[Begin Data in this exercise]

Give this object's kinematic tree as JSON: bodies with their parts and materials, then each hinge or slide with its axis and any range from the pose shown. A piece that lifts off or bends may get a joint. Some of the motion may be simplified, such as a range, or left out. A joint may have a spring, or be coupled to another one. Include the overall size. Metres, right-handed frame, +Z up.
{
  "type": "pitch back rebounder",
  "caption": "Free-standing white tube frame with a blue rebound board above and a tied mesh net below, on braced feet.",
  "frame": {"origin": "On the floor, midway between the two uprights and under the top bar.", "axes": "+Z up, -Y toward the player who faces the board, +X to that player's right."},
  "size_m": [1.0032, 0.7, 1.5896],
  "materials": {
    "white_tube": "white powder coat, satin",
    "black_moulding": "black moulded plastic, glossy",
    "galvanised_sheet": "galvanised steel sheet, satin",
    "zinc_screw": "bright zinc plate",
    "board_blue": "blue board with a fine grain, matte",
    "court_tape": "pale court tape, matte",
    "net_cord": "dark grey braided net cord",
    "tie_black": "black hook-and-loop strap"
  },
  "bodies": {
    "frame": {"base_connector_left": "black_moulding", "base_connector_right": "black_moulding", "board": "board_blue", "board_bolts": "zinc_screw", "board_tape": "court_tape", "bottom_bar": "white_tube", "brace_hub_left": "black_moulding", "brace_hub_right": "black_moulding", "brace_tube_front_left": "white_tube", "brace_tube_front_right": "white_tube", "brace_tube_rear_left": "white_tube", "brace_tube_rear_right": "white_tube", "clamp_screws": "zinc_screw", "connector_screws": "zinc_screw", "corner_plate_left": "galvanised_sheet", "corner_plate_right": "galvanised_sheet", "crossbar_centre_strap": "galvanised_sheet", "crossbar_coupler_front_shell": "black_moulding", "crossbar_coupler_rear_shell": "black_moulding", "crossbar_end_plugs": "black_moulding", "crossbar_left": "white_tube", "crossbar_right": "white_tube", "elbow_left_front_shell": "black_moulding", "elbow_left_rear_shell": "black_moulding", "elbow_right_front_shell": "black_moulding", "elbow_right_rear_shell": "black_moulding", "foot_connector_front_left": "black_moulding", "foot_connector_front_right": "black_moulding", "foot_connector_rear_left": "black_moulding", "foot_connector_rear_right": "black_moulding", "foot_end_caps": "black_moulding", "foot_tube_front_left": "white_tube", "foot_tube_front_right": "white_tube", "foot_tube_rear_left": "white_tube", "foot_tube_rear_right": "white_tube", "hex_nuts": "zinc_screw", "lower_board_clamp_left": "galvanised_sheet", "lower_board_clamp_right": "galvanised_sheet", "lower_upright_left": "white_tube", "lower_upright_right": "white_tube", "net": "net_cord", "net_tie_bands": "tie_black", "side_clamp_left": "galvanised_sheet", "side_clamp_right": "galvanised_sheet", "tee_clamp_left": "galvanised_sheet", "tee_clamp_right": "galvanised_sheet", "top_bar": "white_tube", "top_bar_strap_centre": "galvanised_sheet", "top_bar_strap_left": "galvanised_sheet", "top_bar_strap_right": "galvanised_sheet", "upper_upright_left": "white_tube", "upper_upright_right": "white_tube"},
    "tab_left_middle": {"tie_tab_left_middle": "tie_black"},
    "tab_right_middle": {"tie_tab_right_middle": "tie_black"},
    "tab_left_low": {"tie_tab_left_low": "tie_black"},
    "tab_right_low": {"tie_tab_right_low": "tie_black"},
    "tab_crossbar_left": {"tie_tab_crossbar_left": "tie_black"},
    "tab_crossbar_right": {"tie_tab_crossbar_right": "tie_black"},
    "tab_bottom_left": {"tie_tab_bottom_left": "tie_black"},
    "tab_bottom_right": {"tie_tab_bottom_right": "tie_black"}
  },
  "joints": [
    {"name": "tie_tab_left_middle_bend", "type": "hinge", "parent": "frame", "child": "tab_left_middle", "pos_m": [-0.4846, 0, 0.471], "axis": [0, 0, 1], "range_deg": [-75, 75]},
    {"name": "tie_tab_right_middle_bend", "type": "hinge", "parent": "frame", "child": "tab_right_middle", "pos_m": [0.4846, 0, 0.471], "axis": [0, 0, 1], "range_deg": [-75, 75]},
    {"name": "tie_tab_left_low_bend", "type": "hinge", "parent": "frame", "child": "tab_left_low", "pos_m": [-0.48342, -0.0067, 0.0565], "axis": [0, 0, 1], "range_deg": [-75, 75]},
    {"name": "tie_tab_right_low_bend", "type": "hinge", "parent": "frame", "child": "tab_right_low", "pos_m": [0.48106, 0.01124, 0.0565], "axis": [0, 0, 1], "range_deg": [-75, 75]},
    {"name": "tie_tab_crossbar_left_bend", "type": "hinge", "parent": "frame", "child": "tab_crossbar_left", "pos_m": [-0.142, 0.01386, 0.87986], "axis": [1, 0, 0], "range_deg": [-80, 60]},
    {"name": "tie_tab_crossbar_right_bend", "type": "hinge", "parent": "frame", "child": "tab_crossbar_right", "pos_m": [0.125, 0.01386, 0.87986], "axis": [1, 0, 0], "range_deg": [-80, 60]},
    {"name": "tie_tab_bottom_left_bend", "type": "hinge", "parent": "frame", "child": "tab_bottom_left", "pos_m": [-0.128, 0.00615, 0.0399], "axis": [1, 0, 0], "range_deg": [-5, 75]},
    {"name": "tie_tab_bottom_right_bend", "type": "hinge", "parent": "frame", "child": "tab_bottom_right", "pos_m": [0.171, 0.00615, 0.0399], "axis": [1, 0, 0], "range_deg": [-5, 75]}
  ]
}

[End Data in this exercise]
[Begin Data in this exercise]

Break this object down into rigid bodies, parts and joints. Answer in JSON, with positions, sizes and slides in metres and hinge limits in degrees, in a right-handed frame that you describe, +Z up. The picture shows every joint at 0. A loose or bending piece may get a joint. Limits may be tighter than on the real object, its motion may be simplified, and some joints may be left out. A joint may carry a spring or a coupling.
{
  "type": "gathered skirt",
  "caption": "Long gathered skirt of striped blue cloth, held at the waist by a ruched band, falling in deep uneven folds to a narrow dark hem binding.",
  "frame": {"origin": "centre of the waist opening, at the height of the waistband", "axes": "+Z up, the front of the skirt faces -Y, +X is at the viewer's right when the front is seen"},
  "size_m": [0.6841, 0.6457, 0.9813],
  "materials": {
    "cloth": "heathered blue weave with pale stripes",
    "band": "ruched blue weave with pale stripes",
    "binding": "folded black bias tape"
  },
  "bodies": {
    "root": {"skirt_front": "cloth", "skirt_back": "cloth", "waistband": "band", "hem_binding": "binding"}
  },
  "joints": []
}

[End Data in this exercise]

### Exercise details
In the records above, find each line with the word "that" and copy it.

### Result of this task
Give this object's kinematic tree as JSON: bodies with their parts and materials, then each hinge or slide with its axis and any range from the pose shown. A piece that lifts off or bends may get a joint. Some of the motion may be simplified, such as a range, or left out. A joint may have a spring, or be coupled to another one. Include the overall size. Metres, right-handed frame, +Z up.
  "frame": {"origin": "On the floor, midway between the two uprights and under the top bar.", "axes": "+Z up, -Y toward the player who faces the board, +X to that player's right."},
Break this object down into rigid bodies, parts and joints. Answer in JSON, with positions, sizes and slides in metres and hinge limits in degrees, in a right-handed frame that you describe, +Z up. The picture shows every joint at 0. A loose or bending piece may get a joint. Limits may be tighter than on the real object, its motion may be simplified, and some joints may be left out. A joint may carry a spring or a coupling.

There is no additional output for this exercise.